# Task requirements:
Below are some entries. Copy each line that holds the string "piece".

**** Records ****

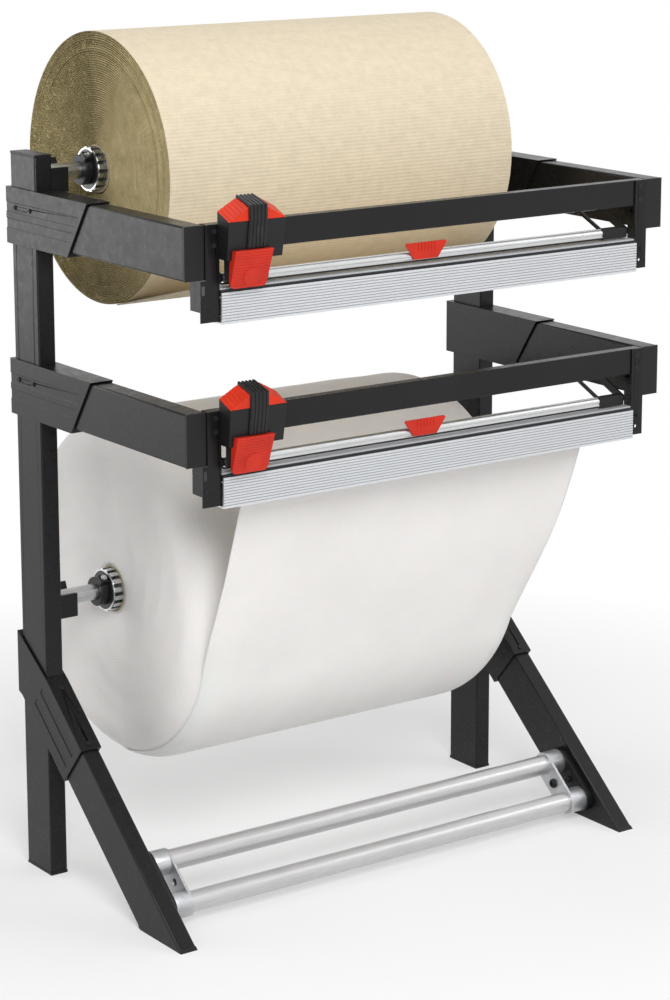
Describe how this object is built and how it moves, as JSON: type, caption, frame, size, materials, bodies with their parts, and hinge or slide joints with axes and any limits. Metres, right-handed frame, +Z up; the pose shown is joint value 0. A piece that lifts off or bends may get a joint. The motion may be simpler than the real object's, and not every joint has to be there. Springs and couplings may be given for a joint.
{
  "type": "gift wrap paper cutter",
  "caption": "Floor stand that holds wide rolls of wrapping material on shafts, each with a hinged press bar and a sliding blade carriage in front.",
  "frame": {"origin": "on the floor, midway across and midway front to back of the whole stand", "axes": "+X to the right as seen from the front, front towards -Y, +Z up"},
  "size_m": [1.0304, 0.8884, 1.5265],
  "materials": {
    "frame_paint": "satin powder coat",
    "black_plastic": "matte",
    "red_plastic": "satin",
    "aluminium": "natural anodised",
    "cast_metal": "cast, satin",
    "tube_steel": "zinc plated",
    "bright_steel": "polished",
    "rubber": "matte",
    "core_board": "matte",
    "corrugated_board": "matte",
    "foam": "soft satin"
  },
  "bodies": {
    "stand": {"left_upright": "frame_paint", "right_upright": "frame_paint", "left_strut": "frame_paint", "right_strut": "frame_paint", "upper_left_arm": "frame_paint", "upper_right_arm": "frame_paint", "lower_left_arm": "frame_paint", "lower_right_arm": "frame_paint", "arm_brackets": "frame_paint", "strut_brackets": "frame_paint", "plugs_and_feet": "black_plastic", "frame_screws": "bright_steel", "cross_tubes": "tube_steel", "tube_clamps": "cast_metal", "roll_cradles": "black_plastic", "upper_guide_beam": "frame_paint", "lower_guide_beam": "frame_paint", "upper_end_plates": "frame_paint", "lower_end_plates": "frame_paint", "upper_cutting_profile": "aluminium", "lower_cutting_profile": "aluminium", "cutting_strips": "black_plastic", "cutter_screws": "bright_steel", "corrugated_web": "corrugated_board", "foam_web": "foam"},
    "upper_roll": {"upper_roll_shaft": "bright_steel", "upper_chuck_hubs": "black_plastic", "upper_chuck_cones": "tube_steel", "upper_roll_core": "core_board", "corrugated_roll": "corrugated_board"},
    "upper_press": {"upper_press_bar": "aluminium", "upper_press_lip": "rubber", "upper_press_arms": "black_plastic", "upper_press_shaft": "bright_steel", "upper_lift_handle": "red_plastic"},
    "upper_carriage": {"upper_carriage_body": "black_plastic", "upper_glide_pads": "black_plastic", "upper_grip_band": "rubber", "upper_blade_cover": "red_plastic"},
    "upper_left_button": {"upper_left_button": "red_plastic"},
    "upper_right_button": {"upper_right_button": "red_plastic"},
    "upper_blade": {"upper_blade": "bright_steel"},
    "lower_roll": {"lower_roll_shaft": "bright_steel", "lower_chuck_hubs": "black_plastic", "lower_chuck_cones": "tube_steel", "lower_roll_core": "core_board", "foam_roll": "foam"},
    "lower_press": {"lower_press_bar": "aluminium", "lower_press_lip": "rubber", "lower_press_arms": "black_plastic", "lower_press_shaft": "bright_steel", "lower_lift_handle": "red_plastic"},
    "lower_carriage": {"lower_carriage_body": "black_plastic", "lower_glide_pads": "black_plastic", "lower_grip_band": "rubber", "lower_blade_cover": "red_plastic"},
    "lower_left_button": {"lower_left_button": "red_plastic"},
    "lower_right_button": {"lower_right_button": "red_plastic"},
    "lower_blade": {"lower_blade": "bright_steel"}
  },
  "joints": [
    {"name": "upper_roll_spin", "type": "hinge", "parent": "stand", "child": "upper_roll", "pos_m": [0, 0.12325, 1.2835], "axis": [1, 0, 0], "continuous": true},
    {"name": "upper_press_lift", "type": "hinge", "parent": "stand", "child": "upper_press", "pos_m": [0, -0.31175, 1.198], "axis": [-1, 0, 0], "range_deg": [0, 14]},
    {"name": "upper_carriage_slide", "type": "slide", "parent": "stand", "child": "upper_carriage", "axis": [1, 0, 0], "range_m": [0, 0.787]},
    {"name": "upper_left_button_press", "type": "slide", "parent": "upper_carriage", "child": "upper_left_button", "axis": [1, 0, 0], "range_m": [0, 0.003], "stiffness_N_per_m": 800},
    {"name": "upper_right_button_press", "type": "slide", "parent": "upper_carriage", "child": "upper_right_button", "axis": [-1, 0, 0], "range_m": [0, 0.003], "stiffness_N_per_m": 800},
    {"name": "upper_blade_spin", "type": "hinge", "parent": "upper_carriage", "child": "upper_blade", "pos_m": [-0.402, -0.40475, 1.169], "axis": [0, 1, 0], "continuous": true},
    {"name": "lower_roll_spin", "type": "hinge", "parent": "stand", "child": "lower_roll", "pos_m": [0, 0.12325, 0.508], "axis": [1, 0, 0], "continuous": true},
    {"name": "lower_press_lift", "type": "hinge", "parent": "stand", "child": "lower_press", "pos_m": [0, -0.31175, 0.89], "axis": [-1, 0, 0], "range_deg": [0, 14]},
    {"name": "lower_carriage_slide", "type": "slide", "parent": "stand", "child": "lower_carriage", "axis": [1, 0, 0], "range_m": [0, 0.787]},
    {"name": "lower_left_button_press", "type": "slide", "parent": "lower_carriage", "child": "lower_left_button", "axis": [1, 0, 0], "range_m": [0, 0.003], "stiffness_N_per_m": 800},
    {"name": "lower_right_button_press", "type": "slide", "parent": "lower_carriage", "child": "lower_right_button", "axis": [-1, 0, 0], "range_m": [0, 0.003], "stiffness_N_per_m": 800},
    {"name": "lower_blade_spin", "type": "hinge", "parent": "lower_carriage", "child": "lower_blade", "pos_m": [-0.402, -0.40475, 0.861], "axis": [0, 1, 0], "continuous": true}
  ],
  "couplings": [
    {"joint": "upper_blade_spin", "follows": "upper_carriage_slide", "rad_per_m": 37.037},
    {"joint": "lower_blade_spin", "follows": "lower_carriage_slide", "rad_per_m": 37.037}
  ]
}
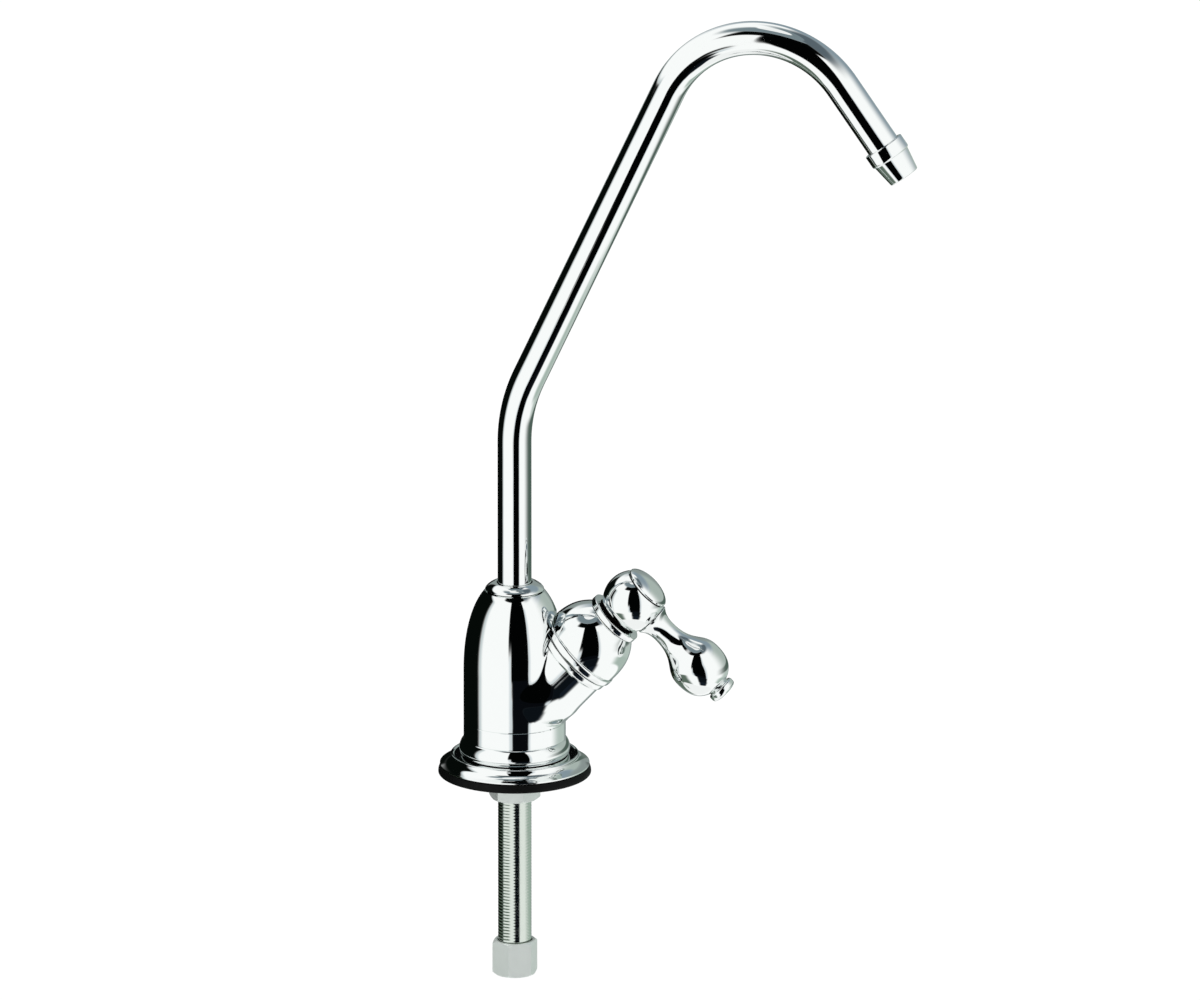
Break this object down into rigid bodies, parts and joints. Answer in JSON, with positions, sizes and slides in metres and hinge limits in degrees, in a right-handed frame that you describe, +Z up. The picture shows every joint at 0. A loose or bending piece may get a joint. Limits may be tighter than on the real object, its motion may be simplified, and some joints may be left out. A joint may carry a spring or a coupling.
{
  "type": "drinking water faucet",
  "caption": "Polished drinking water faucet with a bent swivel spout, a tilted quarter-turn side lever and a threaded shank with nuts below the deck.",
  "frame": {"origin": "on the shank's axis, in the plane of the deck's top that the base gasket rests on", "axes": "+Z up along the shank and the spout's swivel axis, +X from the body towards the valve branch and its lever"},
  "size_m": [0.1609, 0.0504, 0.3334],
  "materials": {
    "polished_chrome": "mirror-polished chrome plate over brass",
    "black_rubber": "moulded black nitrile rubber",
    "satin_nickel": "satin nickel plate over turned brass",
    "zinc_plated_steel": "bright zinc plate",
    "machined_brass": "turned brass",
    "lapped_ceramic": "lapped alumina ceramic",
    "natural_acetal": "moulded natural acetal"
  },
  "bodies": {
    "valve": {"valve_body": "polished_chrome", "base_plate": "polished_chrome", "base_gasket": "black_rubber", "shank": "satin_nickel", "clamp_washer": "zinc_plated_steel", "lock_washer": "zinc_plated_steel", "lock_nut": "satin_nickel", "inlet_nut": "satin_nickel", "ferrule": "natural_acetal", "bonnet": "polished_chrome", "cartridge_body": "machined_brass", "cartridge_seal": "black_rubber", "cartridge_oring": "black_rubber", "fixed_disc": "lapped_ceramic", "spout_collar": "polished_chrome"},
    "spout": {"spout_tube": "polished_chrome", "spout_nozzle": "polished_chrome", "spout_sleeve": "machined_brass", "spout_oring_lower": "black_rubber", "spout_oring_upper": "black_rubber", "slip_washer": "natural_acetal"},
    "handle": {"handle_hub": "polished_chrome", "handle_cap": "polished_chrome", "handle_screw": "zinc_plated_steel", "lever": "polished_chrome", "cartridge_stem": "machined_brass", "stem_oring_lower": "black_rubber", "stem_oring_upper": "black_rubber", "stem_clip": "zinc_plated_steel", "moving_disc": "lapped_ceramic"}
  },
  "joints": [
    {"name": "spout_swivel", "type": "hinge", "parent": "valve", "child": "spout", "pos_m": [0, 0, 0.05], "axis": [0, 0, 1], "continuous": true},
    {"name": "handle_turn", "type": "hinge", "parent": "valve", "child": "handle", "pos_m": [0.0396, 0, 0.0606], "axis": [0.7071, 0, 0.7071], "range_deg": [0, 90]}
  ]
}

****

# Response:
Describe how this object is built and how it moves, as JSON: type, caption, frame, size, materials, bodies with their parts, and hinge or slide joints with axes and any limits. Metres, right-handed frame, +Z up; the pose shown is joint value 0. A piece that lifts off or bends may get a joint. The motion may be simpler than the real object's, and not every joint has to be there. Springs and couplings may be given for a joint.
Break this object down into rigid bodies, parts and joints. Answer in JSON, with positions, sizes and slides in metres and hinge limits in degrees, in a right-handed frame that you describe, +Z up. The picture shows every joint at 0. A loose or bending piece may get a joint. Limits may be tighter than on the real object, its motion may be simplified, and some joints may be left out. A joint may carry a spring or a coupling.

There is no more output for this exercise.